While your soil type, the amount of sunshine, and the climate all come into play when determining the amount of water your lawn needs, a good rule of thumb is 1 to 1 1/2 inches a week.
What is most important is how you water. You want to water deeply and infrequently to have a healthy deep-rooted grass lawn.
Let’s say you decide on 1 1/2 inches a week. You can do it in two doses or one, but don’t do just a little each day. If you do a little each day your grass will have shallow roots and you can have all kinds of drought problems.
If you have sandy soil it is best to water your lawn twice a week since sandy soil drains faster and soon the water becomes too far down for your thirsty grass roots to reach it.
By the same token, if you have dry heavy clay soil you may need to water three times a week due to the soil’s water repelling qualities.

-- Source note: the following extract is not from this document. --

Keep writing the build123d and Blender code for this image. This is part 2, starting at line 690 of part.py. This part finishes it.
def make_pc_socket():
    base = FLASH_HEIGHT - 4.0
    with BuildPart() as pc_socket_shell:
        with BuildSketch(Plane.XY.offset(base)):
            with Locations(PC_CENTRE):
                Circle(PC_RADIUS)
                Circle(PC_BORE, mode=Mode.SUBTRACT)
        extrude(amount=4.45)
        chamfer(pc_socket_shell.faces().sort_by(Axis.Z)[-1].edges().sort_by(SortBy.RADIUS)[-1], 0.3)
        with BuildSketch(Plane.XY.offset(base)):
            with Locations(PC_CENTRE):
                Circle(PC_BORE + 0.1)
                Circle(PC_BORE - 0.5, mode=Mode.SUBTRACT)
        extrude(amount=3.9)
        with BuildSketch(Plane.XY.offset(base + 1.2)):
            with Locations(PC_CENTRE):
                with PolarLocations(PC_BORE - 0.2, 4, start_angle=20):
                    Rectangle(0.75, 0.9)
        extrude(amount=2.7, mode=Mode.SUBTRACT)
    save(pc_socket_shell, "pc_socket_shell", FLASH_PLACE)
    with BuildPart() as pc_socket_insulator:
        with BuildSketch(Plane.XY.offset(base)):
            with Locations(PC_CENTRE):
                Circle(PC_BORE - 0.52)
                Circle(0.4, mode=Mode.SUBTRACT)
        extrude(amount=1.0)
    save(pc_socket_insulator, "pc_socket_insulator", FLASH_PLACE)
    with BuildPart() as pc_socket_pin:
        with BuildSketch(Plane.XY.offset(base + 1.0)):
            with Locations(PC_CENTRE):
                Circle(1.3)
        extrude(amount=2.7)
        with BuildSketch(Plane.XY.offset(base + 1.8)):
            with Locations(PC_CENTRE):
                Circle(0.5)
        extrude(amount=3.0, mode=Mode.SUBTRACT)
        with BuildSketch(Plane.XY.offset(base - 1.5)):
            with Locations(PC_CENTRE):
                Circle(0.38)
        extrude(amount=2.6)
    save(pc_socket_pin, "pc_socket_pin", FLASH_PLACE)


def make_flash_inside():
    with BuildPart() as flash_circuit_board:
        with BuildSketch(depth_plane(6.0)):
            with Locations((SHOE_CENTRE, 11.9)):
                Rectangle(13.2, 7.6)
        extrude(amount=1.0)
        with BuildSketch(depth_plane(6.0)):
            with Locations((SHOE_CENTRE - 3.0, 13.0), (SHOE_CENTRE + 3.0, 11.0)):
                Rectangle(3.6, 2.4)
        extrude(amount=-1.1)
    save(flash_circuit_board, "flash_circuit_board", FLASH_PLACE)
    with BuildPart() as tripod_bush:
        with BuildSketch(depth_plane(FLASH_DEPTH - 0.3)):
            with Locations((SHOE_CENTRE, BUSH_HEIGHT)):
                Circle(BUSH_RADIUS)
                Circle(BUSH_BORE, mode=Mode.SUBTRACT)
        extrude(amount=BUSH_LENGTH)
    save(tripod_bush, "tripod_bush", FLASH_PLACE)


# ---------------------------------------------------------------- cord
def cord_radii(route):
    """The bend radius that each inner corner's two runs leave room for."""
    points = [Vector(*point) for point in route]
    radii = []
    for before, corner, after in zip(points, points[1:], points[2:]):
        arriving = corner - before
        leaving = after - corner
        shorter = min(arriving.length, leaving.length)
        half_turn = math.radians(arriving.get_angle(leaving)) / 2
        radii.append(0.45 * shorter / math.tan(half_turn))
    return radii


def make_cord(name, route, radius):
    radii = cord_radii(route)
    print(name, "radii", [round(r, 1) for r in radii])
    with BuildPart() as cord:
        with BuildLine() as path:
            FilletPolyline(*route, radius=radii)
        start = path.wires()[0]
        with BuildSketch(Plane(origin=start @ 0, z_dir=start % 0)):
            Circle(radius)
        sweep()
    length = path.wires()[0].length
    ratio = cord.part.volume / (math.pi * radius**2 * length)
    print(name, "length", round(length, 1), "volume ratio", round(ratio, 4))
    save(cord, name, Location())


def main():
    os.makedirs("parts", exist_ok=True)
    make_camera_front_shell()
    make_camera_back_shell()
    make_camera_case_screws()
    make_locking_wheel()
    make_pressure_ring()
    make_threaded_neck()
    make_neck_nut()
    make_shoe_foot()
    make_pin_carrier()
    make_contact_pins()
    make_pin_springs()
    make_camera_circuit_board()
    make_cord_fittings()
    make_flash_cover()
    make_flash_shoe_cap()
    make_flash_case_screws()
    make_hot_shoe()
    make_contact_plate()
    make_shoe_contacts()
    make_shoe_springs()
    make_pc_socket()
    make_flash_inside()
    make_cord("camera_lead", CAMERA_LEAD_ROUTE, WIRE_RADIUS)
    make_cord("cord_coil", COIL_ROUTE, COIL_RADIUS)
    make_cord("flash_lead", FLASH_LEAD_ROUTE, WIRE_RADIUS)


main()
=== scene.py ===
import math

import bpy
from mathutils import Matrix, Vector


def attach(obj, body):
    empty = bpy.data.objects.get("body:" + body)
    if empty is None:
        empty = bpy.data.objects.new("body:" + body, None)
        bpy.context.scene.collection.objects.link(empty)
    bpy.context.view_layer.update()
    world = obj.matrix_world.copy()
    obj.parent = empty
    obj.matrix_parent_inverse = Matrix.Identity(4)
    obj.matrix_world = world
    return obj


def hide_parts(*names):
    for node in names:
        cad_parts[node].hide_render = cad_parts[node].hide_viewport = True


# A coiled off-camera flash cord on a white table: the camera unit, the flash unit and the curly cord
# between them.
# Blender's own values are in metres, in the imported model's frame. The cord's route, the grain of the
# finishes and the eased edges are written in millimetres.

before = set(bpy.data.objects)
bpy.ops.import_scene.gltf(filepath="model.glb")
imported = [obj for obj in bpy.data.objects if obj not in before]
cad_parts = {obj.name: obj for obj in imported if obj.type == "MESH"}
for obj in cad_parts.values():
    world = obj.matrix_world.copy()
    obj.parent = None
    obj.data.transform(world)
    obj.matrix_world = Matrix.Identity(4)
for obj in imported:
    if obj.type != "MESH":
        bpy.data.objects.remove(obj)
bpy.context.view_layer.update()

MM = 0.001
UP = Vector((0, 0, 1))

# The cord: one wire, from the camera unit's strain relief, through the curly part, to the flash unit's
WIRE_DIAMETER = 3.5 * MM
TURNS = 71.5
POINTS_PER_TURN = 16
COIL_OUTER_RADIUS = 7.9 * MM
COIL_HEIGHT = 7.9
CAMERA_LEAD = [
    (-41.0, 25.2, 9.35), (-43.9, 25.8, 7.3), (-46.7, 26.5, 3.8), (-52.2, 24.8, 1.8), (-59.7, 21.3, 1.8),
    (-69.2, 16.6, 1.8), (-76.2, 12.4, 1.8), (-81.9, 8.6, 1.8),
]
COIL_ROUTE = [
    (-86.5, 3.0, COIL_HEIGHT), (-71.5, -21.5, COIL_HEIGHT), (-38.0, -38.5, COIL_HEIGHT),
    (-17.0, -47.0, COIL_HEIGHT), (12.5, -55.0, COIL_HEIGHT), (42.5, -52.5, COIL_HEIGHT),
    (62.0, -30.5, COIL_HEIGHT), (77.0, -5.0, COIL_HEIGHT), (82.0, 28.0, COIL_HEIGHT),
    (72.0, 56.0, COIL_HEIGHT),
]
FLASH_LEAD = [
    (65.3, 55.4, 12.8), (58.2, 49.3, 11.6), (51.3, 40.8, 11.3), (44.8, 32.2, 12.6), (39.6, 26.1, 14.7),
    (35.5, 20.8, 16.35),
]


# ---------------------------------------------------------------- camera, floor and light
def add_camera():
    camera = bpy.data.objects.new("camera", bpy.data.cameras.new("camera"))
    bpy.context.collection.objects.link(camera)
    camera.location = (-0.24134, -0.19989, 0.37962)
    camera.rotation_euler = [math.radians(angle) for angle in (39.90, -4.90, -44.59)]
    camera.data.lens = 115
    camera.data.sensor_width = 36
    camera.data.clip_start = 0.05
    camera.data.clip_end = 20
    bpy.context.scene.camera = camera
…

If you are unsure how much water your sprinklers put out in an hour, then put out a few plastic tubs to measure how much water your lawn is getting and then adjust your watering time accordingly. Also by putting out several tubs you can see if your sprinklers are watering the whole yard evenly or not.
The best time to water is early in the morning. If you wait till afternoon you lose some of your water to evaporation. If you water at night you could be inviting diseases to your lawn because of the length of time it stays wet.
A couple of tips to ensure your lawn looks great when it gets really hot out are 1) to not mow too short and 2) to leave the grass clippings on the yard.
By increasing your mowing height the lawn is less stressed and able to cool itself. Also grass clippings left on the lawn will actually give the grass’s roots more moisture and minerals that will help it to be less stressed. Contrary to popular belief grass clippings will not cause thatch buildup.
So you see, it is just as important how you water as how much you water. It is not that difficult to keep your lawn green and lush with a little planning when it comes to watering.